Well, thank you all very, very, very much.
As I found myself saying before, I'm not used to dealing with this kind of participation in the academic world and I find it amazing that so many of you are considering my (not so important and probably not so interesting) question.
Reading your answers I'm getting more and more convinced that I'll never find that term in any critical work and that it is correct to see it more as a “marketing tool” than as a “critical convenience” (the first time I read that term was when looking for an e-book edition of
My Ántonia, so I'll say my experience fits in your conclusions very well.)
Just another question: seeing how often the term is used on the internet and in informal writings about the novels, would you consider it correct to link its diffusion to the fact that “prairie trilogy” is also used in the Wikipedia entry for Willa Cather? Pair that with the fact that many cheap/free e-book editions of the novels labeled as “Prairie Trilogy” are now available and the fact that, as you said, it wasn't used in the 90's and it can probably explain the (recent) diffusion of the term among non-scholars.
Thank you all again,


2013/10/23 Stout, Janis P <[log in to unmask]>
I agree with what Steve Shively says, including the fact that I never heard this phrase "in the olden days."

Janis Stout

Sent from Janis's iPad

On Oct 22, 2013, at 12:55 PM, Steven Shively <[log in to unmask]> wrote:

I’ll add a few comments, mostly reinforcing what Bob has said.

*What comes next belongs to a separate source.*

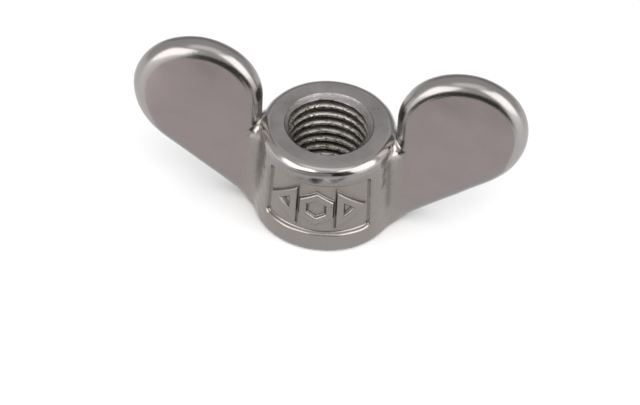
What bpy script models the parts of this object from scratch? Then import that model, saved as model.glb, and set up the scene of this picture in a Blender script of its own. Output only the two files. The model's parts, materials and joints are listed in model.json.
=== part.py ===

I don’t know where or when the phrase originated, but I don’t remember it much if at all when I was in graduate school in the 90’s. Seems like I see it more and more now, and I don’t get it. The book aren’t a trilogy according to my understanding of the word—not really a common setting (OK, all 3 are based on Cather’s own Webster County, but she “hides” that reality in various and differing ways; other aspects of setting aren’t the same), no recurring characters (except herself, and again that is disguised in varying ways), varying themes, etc. A real trilogy should be more closely related. And then, as Bob points out, there are other novels that are at least as closely related as the 3 so-called trilogy: One of Ours, A Lost Lady, Lucy Gayheart. And what to do with Obscure Destinies, related in some ways but not in terms of genre? Even more complicated, what about much of the early fiction/short stories, including some of the Troll Garden stories, which are also set on the prairie?


Bob is generous in calling the label “a critical convenience”; I’d call it a marketing tool designed to get people to buy 2 more books if they like the first one they read. I think the label is unfair to Cather and her creative processes as well as inaccurate. I say that at the risk of offending one of my friends, who may have originated the phrase unbeknownst to me. That’s not my intention, and it may be that some folks find the label useful.


Steve Shively


From: 5 Bank Street: The Listserv for Willa Cather Scholars [mailto:[log in to unmask]] On Behalf Of Robert Thacker
Sent: Monday, October 21, 2013 2:13 PM
To: [log in to unmask]
Subject: Re: [5BANKSTREET] The origins of "the prairie trilogy"


Dear Lavinia Moretti:


I offer some general thoughts about this question, one that doesn't seem to me to have a clear answer although, as you say, it is phrase often used. As it happened, I began working on Cather as graduate student focused on her depiction of the prairie landscape—you may want to look at my discussion of her work along with a developmental argument based on landscape depiction. See my The Great Prairie Fact and Literary Imagination (New Mexico UP, 1989). I don't happen to have a copy at hand, but my recollection is that I did not use the phrase there.


It has long seemed to me that "prairie trilogy," when applied to Cather and to these three novels, is a critical convenience only and nothing more. Cather scholars know that the gestation of each of these novels was discrete—that is, Cather came to write each of them out of a singular set of circumstances. While connected by the arc of her developing career and, loosely, by their settings, each really is a separate book. O. E. Rolvaag did in fact write a "prairie trilogy" with some of the same characters in the books and a continuing story. That is not what Cather did. More than this, what of the later works that set in Nebraska?


I do hope this helps. Good luck with your work. As you know, there will be an International Cather Symposium next June 12-14 in Rome at Cento Studi Americani. For information and a call-for-papers, contact Professor Mark Madigan at [log in to unmask].


All best,


Bob Thacker


Robert Thacker

Charles A. Dana Professor of Canadian Studies and English

202 Memorial Hall

St. Lawrence University

Canton, New York  13617

315.229.5970 or 5826


From: Lavinia Moretti <[log in to unmask]>
Reply-To: "5 Bank Street: The Listserv for Willa Cather Scholars" <[log in to unmask]>
Date: Thursday, October 17, 2013 2:42 AM
To: "5 Bank Street: The Listserv for Willa Cather Scholars" <[log in to unmask]>
Subject: [5BANKSTREET] The origins of "the prairie trilogy"


Greetings to everyone on the list!

I’m an Italian student trying to write my dissertation about Willa Cather’s novels O Pioneers!, The Song of The Lark and My Ántonia. I need to disturb you with a question
I’ve found elsewhere the phrase “prairie trilogy”, referring the three novels, and I couldn’t trace it back to any critical work. I couldn’t just ignore it, being it so frequent (in informal writings), so I decided to address this term and explain why I think it isn’t the right term for the novels, but I need to find out its origins.
So, my question is: do you know this phrase? Have you ever tried to find out its origins? If yes, what kind of origins does it have? Any opinion about it is very welcome!